(Task details): Reproduce precisely the lines between the start of the data below and the line with "return t * t * (3 - 2 * t)", both included.

(Information supplied):
# # # #

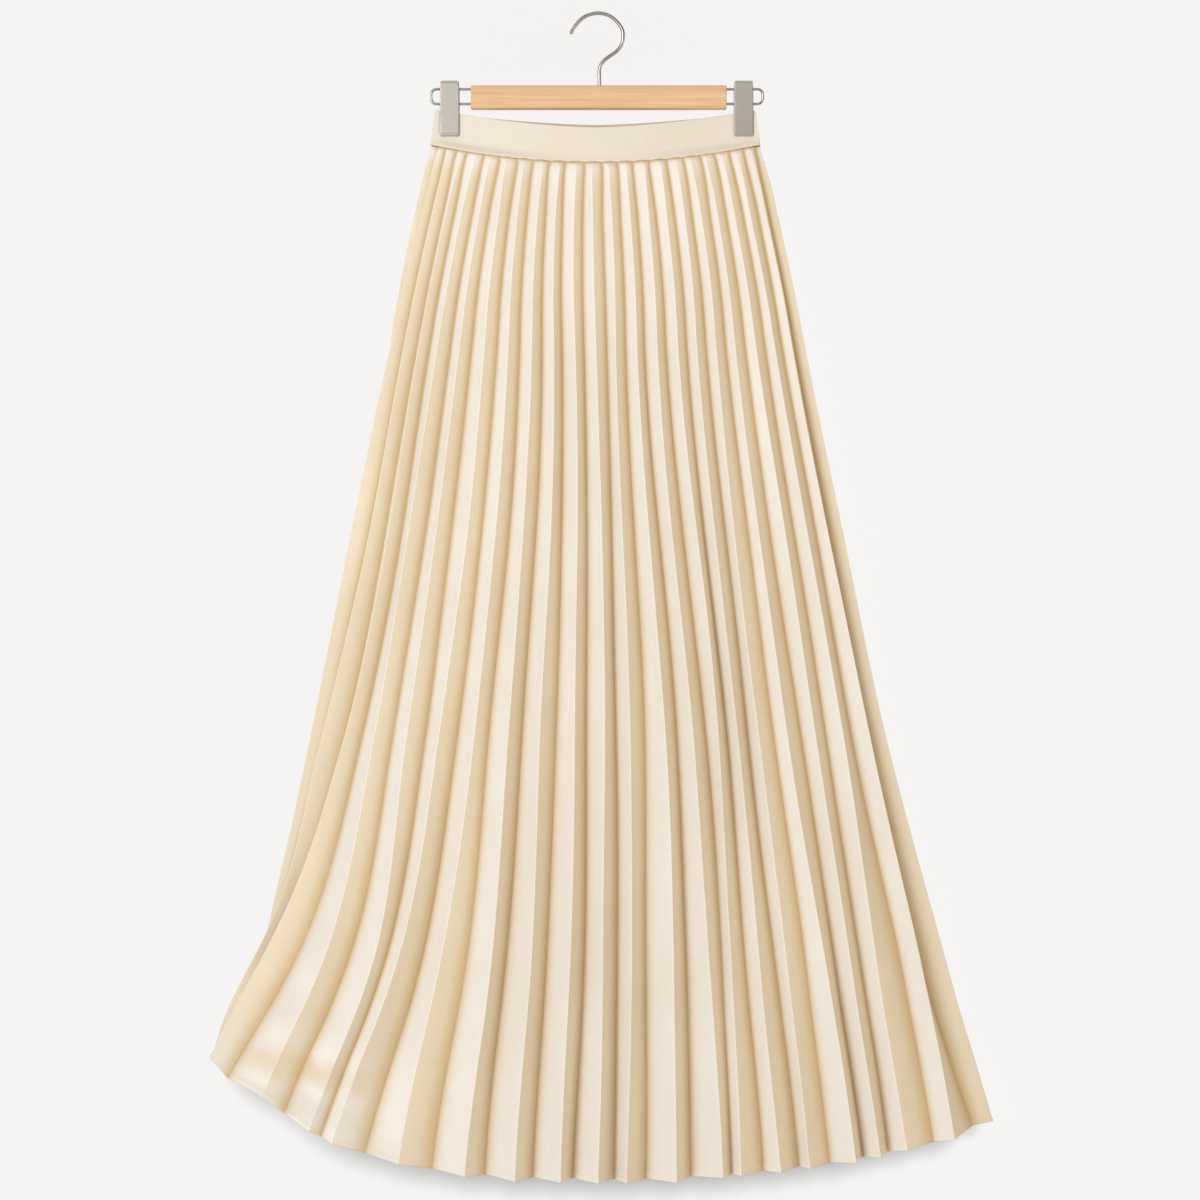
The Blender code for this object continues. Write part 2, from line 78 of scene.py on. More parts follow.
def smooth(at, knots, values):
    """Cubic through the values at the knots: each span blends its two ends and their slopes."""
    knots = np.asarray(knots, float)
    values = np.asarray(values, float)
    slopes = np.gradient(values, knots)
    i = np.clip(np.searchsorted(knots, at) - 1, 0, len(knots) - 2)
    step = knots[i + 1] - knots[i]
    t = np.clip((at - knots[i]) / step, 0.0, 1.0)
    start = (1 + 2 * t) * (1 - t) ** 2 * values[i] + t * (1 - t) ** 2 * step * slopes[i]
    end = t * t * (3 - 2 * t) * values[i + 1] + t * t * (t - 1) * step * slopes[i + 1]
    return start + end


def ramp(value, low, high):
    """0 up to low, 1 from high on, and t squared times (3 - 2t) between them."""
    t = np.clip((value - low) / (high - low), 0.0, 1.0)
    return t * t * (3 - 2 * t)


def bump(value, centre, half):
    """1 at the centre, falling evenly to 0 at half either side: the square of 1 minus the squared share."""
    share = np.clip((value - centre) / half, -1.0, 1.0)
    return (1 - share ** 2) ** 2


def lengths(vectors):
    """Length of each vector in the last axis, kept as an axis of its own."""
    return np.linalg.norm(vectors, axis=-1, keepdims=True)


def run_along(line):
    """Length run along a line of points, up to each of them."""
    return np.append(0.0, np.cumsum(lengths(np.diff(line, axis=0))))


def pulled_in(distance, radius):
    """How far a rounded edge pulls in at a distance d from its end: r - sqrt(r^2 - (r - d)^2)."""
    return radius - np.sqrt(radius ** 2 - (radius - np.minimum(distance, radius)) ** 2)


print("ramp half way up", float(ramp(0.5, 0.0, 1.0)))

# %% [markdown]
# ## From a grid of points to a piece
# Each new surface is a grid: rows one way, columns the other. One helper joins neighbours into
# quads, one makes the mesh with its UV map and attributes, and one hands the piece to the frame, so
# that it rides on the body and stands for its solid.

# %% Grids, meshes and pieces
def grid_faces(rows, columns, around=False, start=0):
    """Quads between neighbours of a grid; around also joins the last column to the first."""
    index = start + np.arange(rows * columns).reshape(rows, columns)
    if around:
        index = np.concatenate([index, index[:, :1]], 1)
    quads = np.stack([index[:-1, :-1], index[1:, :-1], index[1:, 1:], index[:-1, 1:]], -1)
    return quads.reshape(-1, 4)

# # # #

(Finished exercise):
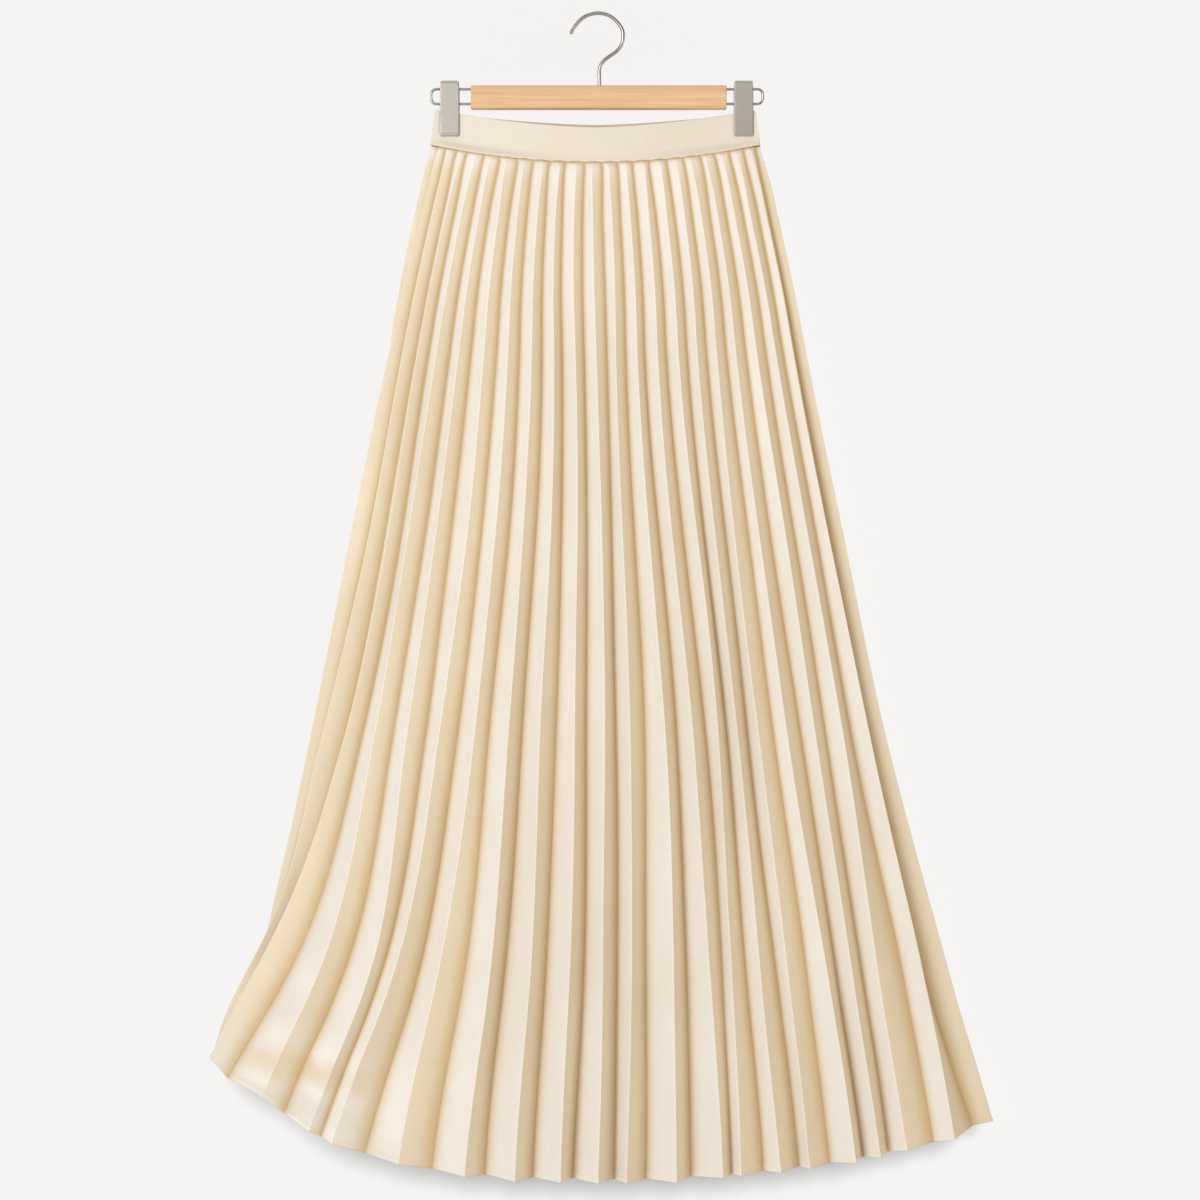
The Blender code for this object continues. Write part 2, from line 78 of scene.py on. More parts follow.
def smooth(at, knots, values):
    """Cubic through the values at the knots: each span blends its two ends and their slopes."""
    knots = np.asarray(knots, float)
    values = np.asarray(values, float)
    slopes = np.gradient(values, knots)
    i = np.clip(np.searchsorted(knots, at) - 1, 0, len(knots) - 2)
    step = knots[i + 1] - knots[i]
    t = np.clip((at - knots[i]) / step, 0.0, 1.0)
    start = (1 + 2 * t) * (1 - t) ** 2 * values[i] + t * (1 - t) ** 2 * step * slopes[i]
    end = t * t * (3 - 2 * t) * values[i + 1] + t * t * (t - 1) * step * slopes[i + 1]
    return start + end


def ramp(value, low, high):
    """0 up to low, 1 from high on, and t squared times (3 - 2t) between them."""
    t = np.clip((value - low) / (high - low), 0.0, 1.0)
    return t * t * (3 - 2 * t)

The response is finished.